For a Commander-in-Chief with no conscience, it's all in a day's work.

And finally, ten years later, comes the "after":

A pact reached in Washington under heavy American pressure aimed to overhaul the creaking constitutional machinery that ended the 42-month war in November 1995, but left the country partitioned and dysfunctional.

At ceremonies in Washington to mark a decade since the Dayton accords ending the war were sealed, leaders of parties representing Bosnian Muslims, Serbs, and Croats, as well as leaders of non-ethnic parties, agreed "to streamline" parliament and the tripartite presidency and "embark on a process of constitutional reform" that will strengthen a national government.

The ambitious US-authored scheme aims to turn Bosnia into a "normal" parliamentary democracy and reduce the role played by ethnic factors. The plan has been pushed by the US state department.

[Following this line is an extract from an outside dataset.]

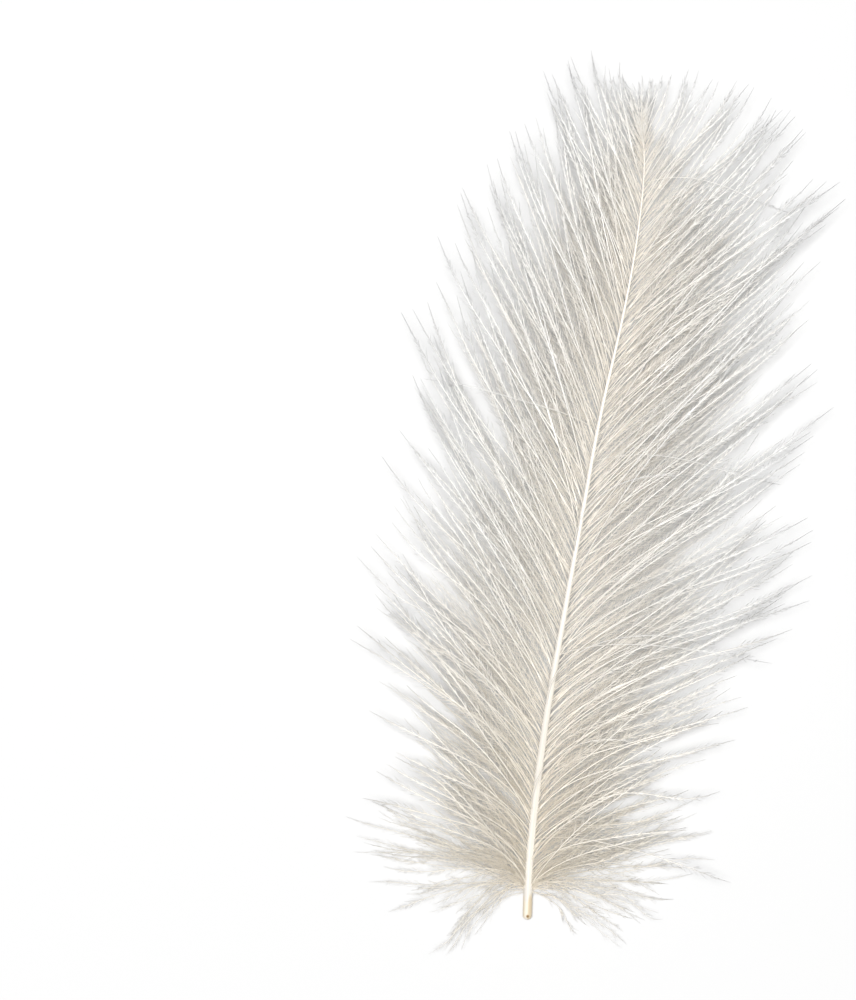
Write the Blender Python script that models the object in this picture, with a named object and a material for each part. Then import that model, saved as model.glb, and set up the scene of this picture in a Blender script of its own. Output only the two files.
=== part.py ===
"""A cul de canard feather, lying on its underside with its quill towards -Y.

It is one grown piece. A thin shaft with a rounded quill end bows gently to +X and rises a
little off the surface. The soft vane stands on both sides of it as flat locks that taper
to a point, fused to the shaft and to each other where they overlap. The locks lie in two
layers: the lower ones droop until their tips rest on the surface, and the upper ones arch
over them. A looser fan of locks spreads round the quill, and a tuft closes the tip.

Metres, +Z up. The origin is under the middle of the feather, on the surface it lies on.
"""

import math
import random

import bmesh
import bpy
from mathutils import Vector

MM = 0.001

# The shaft's centre line, from the end of the quill to the tip: across, along and up.
QUILL_END = Vector((-6.05, -34.26, 0.0)) * MM
SHAFT_ROUTE = (
    (0.0, 0.0, 0.4),
    (0.3, 6.4, 0.9),
    (1.4, 16.0, 2.3),
    (2.9, 25.0, 3.1),
    (4.4, 33.4, 3.4),
    (5.9, 41.6, 3.4),
    (7.8, 50.0, 3.2),
    (9.0, 56.5, 2.9),
    (9.6, 62.2, 2.5),
    (9.4, 66.2, 2.1),
)
STEPS_PER_SPAN = 6
QUILL_RADIUS = 0.39 * MM
SHAFT_TAPER = 1.2
THINNEST_SHARE = 0.3
ROUND_END_STEPS = 3
SHAFT_BEVEL_STEPS = 2
BARE_QUILL = 2.2 * MM
HEADING_REACH = 0.5 * MM
WELD_DISTANCE = 0.001 * MM

# The vane along the barbed shaft: share of the way, length in mm, angle to the shaft where
# a lock leaves it, and angle to the shaft further out.
VANE = (
    (0.00, 16.5, 26.0, 98.0),
    (0.10, 20.0, 30.0, 80.0),
    (0.25, 25.0, 33.0, 68.0),
    (0.40, 27.5, 32.0, 57.0),
    (0.60, 26.5, 30.0, 51.0),
    (0.75, 22.0, 27.0, 48.0),
    (0.88, 14.9, 23.0, 43.0),
    (0.95, 8.3, 18.0, 36.0),
    (1.00, 3.6, 12.0, 26.0),
)
LOCKS_PER_SIDE = 25
LEFT_LENGTH_SHARE = 0.95
LEFT_ANGLE_LESS = 6.0
TIP_TURN = 18.0

# The fan round the quill: angle to the shaft, and length in mm.
BASE_FAN = ((99.0, 15.5), (114.0, 13.0), (140.0, 10.5), (163.0, 9.0))
FAN_SPACING = 0.4 * MM
FAN_LEAVING_SHARE = 0.6

# The tuft beyond the shaft's tip: angles to the shaft, and one length.
TIP_TUFT = (-17.0, 0.0, 17.0)
TIP_TUFT_LENGTH = 3.4 * MM
TUFT_SET_BACK = 1.5 * MM
TUFT_LEAVING_SHARE = 0.5

# One lock: its belly's width and thickness, and how it arches and droops.
LOCK_WIDTH = 2.7 * MM
LOCK_THICKNESS = 0.8 * MM
LOCK_STATIONS = 8
LOCK_BEVEL_STEPS = 0
ROOT_SHARE = 0.5
BELLY_AT = 0.35
FALL_POWER = 1.5
POINT_SHARE = 0.12
UPPER_RISE = 2.5 * MM
UPPER_TIP_HEIGHT = 2.9 * MM
LOWER_RISE = 0.2 * MM
DROOP_POWER = 1.6
TIP_HEIGHT_SPREAD = 0.9 * MM
ANGLE_SPREAD = 2.5
LENGTH_SPREAD = 0.06
SPREAD_SEED = 11

CREAM_WHITE = (0.86, 0.83, 0.78, 1.0)


def clear_scene():
    """Removes whatever the scene holds."""
    for thing in list(bpy.data.objects):
        bpy.data.objects.remove(thing, do_unlink=True)


def new_collection(name):
    """A collection of that name in the scene."""
    collection = bpy.data.collections.new(name)
    bpy.context.scene.collection.children.link(collection)
    return collection


def down_material():
    """Soft keratin, creamy white and dull."""
    material = bpy.data.materials.new("cream_down")
    material.use_nodes = True
    shader = material.node_tree.nodes["Principled BSDF"]
    shader.inputs["Base Color"].default_value = CREAM_WHITE
    shader.inputs["Roughness"].default_value = 0.75
    shader.inputs["Metallic"].default_value = 0.0
    return material


def smooth_route(points, steps):
    """Points on a smooth curve through the given ones, evenly spread in each span."""
    route = []
    last = len(points) - 1
    for i in range(last):
        before = points[max(i - 1, 0)]
        start = points[i]
        end = points[i + 1]
        after = points[min(i + 2, last)]
        for step in range(steps):
            t = step / steps
            pull_out = (end - before) * 0.5
            pull_in = (after - start) * 0.5
            route.append(
                start * (2 * t**3 - 3 * t**2 + 1)
                + pull_out * (t**3 - 2 * t**2 + t)
                + end * (3 * t**2 - 2 * t**3)
                + pull_in * (t**3 - t**2)
            )
    route.append(points[last])
    return route


class Shaft:
    """The shaft's centre line, read by the distance from the end of the quill."""

    def __init__(self):
        corners = [QUILL_END + Vector(point) * MM for point in SHAFT_ROUTE]
        self.route = smooth_route(corners, STEPS_PER_SPAN)
        self.distance = [0.0]
        for here, there in zip(self.route, self.route[1:]):
            self.distance.append(self.distance[-1] + (there - here).length)
        self.length = self.distance[-1]

    def at(self, distance):
        """The point at that distance along the centre line."""
        for i in range(1, len(self.route)):
            if distance <= self.distance[i]:
                break
        span = self.distance[i] - self.distance[i - 1]
        share = (distance - self.distance[i - 1]) / span
        return self.route[i - 1].lerp(self.route[i], share)

    def heading(self, distance):
        """The shaft's direction there, seen from above, in radians from +X."""
        ahead = self.at(min(distance + HEADING_REACH, self.length))
        behind = self.at(max(distance - HEADING_REACH, 0.0))
        return math.atan2(ahead.y - behind.y, ahead.x - behind.x)

    def radius(self, distance):
        """The shaft's radius there: rounded at the quill, thin at the tip."""
        along = max(1.0 - distance / self.length, 0.0)
        return QUILL_RADIUS * (THINNEST_SHARE + (1.0 - THINNEST_SHARE) * along**SHAFT_TAPER)


def swept_mesh(name, route, shares, thickness, flat_width, bevel_steps):
    """A closed mesh swept along the route, flat if it has a flat width, scaled by the shares."""
    curve = bpy.data.curves.new(name, "CURVE")
    curve.dimensions = "3D"
    curve.twist_mode = "Z_UP"
    curve.bevel_depth = thickness / 2
    curve.bevel_resolution = bevel_steps
    curve.extrude = flat_width / 2
    curve.use_fill_caps = True
    spline = curve.splines.new("POLY")
    spline.points.add(len(route) - 1)
    for point, place, share in zip(spline.points, route, shares):
        point.co = (*place, 1.0)
        point.radius = share
        point.tilt = math.pi / 2
    guide = bpy.data.objects.new(name + "_guide", curve)
    bpy.context.scene.collection.objects.link(guide)
    evaluated = guide.evaluated_get(bpy.context.evaluated_depsgraph_get())
    mesh = bpy.data.meshes.new_from_object(evaluated)
    mesh.name = name
    bpy.data.objects.remove(guide, do_unlink=True)
    weld_and_turn_out(mesh)
    return mesh


def weld_and_turn_out(mesh):
    """Welds the swept tube's caps to it and turns its faces outwards."""
    shape = bmesh.new()
    shape.from_mesh(mesh)
    bmesh.ops.remove_doubles(shape, verts=shape.verts, dist=WELD_DISTANCE)
    bmesh.ops.recalc_face_normals(shape, faces=shape.faces)
    shape.to_mesh(mesh)
    shape.free()


def shaft_mesh(shaft):
    """The shaft with its rounded quill end."""
    route = []
    shares = []
    for step in range(1, ROUND_END_STEPS + 1):
        turn = math.pi / 2 * step / (ROUND_END_STEPS + 1)
        distance = QUILL_RADIUS * (1.0 - math.cos(turn))
        route.append(shaft.at(distance))
        shares.append(math.sin(turn))
    for place, distance in zip(shaft.route, shaft.distance):
        if distance > QUILL_RADIUS:
            route.append(place)
            shares.append(shaft.radius(distance) / QUILL_RADIUS)
    return swept_mesh("feather", route, shares, 2 * QUILL_RADIUS, 0.0, SHAFT_BEVEL_STEPS)


def vane_at(share):
    """Length in metres and the two angles in degrees of the vane at that share of the shaft."""
    for here, there in zip(VANE, VANE[1:]):
        if share <= there[0]:
            break
    mix = (share - here[0]) / (there[0] - here[0])
    length, leave, outer = (a + (b - a) * mix for a, b in zip(here[1:], there[1:]))
    return length * MM, leave, outer


def lock_width_share(along):
    """Width of a lock at that share of its length: slim at the root, pointed at the end."""
    if along < BELLY_AT:
        swell = 1.0 - (1.0 - along / BELLY_AT) ** 2
        return ROOT_SHARE + (1.0 - ROOT_SHARE) * swell
    fall = ((along - BELLY_AT) / (1.0 - BELLY_AT)) ** FALL_POWER
    return 1.0 - (1.0 - POINT_SHARE) * fall


def lock_route(start, heading, side, length, angles, rise, tip_height):
    """Centre line of a lock. Side is 1 to the right of the shaft and -1 to the left."""
    leave, outer = angles
    route = [start]
    step = length / LOCK_STATIONS
    for station in range(1, LOCK_STATIONS + 1):
        along = (station - 0.5) / LOCK_STATIONS
        angle = outer - (outer - leave) * (1.0 - along) ** 2 - TIP_TURN * along**2
        course = heading - side * math.radians(angle)
        flat = Vector((math.cos(course), math.sin(course), 0.0)) * step
        route.append(route[-1] + flat)
    for station, place in enumerate(route):
        along = station / LOCK_STATIONS
        drop = (start.z - tip_height) * along**DROOP_POWER
        height = start.z - drop + rise * math.sin(math.pi * along)
        place.z = max(height, LOCK_THICKNESS / 2 * lock_width_share(along))
    return route


def lock_mesh(name, route):
    """A flat lock that tapers to a point along that centre line."""
    last = len(route) - 1
    shares = [lock_width_share(station / last) for station in range(last + 1)]
    flat_width = LOCK_WIDTH - LOCK_THICKNESS
    return swept_mesh(name, route, shares, LOCK_THICKNESS, flat_width, LOCK_BEVEL_STEPS)


def side_locks(shaft, side, chance):
    """The routes of one side's locks from the quill to the tip, in two layers by turns."""
    routes = []
    barbed = shaft.length - BARE_QUILL
    for i in range(LOCKS_PER_SIDE):
        share = (i + 0.5) / LOCKS_PER_SIDE
        distance = BARE_QUILL + barbed * share
        length, leave, outer = vane_at(share)
        if side < 0:
            length *= LEFT_LENGTH_SHARE
            outer -= LEFT_ANGLE_LESS
        outer += chance.uniform(-ANGLE_SPREAD, ANGLE_SPREAD)
        length *= 1.0 + chance.uniform(-LENGTH_SPREAD, LENGTH_SPREAD)
        upper = i % 2 == 1
        rise = UPPER_RISE if upper else LOWER_RISE
        tip_height = 0.0
        if upper:
            tip_height = UPPER_TIP_HEIGHT + chance.uniform(-1.0, 1.0) * TIP_HEIGHT_SPREAD
        start = shaft.at(distance)
        heading = shaft.heading(distance)
        routes.append(
            lock_route(start, heading, side, length, (leave, outer), rise, tip_height)
        )
    return routes


def base_fan_locks(shaft):
    """The routes of the loose locks that spread sideways and back round the quill."""
    routes = []
    heading = shaft.heading(BARE_QUILL)
    for side in (1, -1):
        for i, (angle, length) in enumerate(BASE_FAN):
            start = shaft.at(BARE_QUILL + (len(BASE_FAN) - i) * FAN_SPACING)
            angles = (angle * FAN_LEAVING_SHARE, angle)
            routes.append(lock_route(start, heading, side, length * MM, angles, 0.0, 0.0))
    return routes


def tip_tuft_locks(shaft):
    """The routes of the short locks that close the vane beyond the shaft's tip."""
    start = shaft.at(shaft.length - TUFT_SET_BACK)
    heading = shaft.heading(shaft.length)
    routes = []
    for angle in TIP_TUFT:
        angles = (angle * TUFT_LEAVING_SHARE, angle)
        routes.append(lock_route(start, heading, 1, TIP_TUFT_LENGTH, angles, 0.0, 0.0))
    return routes


def make_feather(parts, solids):
    """The feather: its shaft joined with every lock."""
    shaft = Shaft()
    chance = random.Random(SPREAD_SEED)
    routes = side_locks(shaft, 1, chance)
    routes += side_locks(shaft, -1, chance)
    routes += base_fan_locks(shaft)
    routes += tip_tuft_locks(shaft)
    for i, route in enumerate(routes):
        name = f"lock_{i:02d}"
        lock = bpy.data.objects.new(name, lock_mesh(name, route))
        lock.hide_render = True
        lock.display_type = "WIRE"
        solids.objects.link(lock)
    mesh = shaft_mesh(shaft)
    feather = bpy.data.objects.new("feather", mesh)
    feather.data.materials.append(down_material())
    parts.objects.link(feather)
    join = feather.modifiers.new("locks", "BOOLEAN")
    join.operation = "UNION"
    join.operand_type = "COLLECTION"
    join.collection = solids
    join.solver = "EXACT"
    return feather


def main():
    """Builds the feather in an empty scene."""
    clear_scene()
    parts = new_collection("cul_de_canard_feather")
    solids = new_collection("lock_solids")
    feather = make_feather(parts, solids)
    feather.data.shade_smooth()


main()
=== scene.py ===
import math
import random
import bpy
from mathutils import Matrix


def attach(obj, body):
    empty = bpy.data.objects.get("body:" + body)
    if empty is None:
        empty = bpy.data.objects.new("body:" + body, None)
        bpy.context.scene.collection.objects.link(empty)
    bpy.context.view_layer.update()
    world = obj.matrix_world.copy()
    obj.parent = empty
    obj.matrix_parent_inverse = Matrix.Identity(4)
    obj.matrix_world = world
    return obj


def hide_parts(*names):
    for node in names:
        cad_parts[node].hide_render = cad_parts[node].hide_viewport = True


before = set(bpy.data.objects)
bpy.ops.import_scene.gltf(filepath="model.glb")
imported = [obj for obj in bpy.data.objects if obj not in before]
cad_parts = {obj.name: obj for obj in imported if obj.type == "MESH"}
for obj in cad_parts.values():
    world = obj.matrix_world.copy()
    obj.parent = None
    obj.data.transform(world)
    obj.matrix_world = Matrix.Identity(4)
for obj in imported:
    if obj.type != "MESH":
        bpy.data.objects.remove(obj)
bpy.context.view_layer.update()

from types import SimpleNamespace

import bmesh
import bpy
import numpy as np
from mathutils import Matrix, Vector

# A cul de canard feather lying on a white table, seen from straight above. The shaft is one
# swept piece. Every barb is a thin tapering strand that leaves the shaft, and every barbule a
# slender spike on its barb. Metres, +Z up, with the quill towards -Y.

MM = 0.001
UP = np.array((0.0, 0.0, 1.0))

# The shaft's centre line, from the end of the quill to the tip: across, along and up.
QUILL_END = np.array((-6.05, -34.26, 0.0)) * MM
SHAFT_ROUTE = (
    (0.0, 0.0, 0.4),
    (0.3, 6.4, 0.9),
    (1.4, 16.0, 2.3),
    (2.9, 25.0, 3.1),
    (4.4, 33.4, 3.4),
    (5.9, 41.6, 3.4),
    (7.8, 50.0, 3.2),
    (9.0, 56.5, 2.9),
    (9.6, 62.2, 2.5),
    (9.4, 66.2, 2.1),
)
STEPS_PER_SPAN = 12
QUILL_RADIUS = 0.39 * MM
SHAFT_TAPER = 1.2
THINNEST_SHARE = 0.16
BARE_QUILL = 2.2 * MM
HEADING_REACH = 0.5 * MM
QUILL_SPOT = (0.03, 0.32, 0.77)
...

Its progress is crucial to Bosnia's chances of entering the European mainstream.

On Monday the EU launched Bosnia on the path of integration, but made plain that it needs to speed up reforms to become "a fully functioning and viable state" if ultimate accession to the EU is to succeed. Yesterday's agreement, if implemented, should also bring closer the end of the international mission in Bosnia. [emphases added]


Cap'n Ed explores the obvious parallels with Operation Iraqi Freedom, every one of which shows the Bush Administration far superior to its carnally feckless predecessor at a task - nation-building - in which it does not intrinsically believe but which it has undertaken in Iraq for a reason nowhere to be found in the Balkans: American national security interests. About the only thing you can cite to knock the Bushies is that it took them five years to finally get around to fixing the mess the Clintonoids made of Bosnia so as to facilitate the "exit strategy" that the Democrats only demand via-a-vie Iraq. But even in that they are succeeding where the Clintonoids failed - and, in Iraq, where they dared not even tread.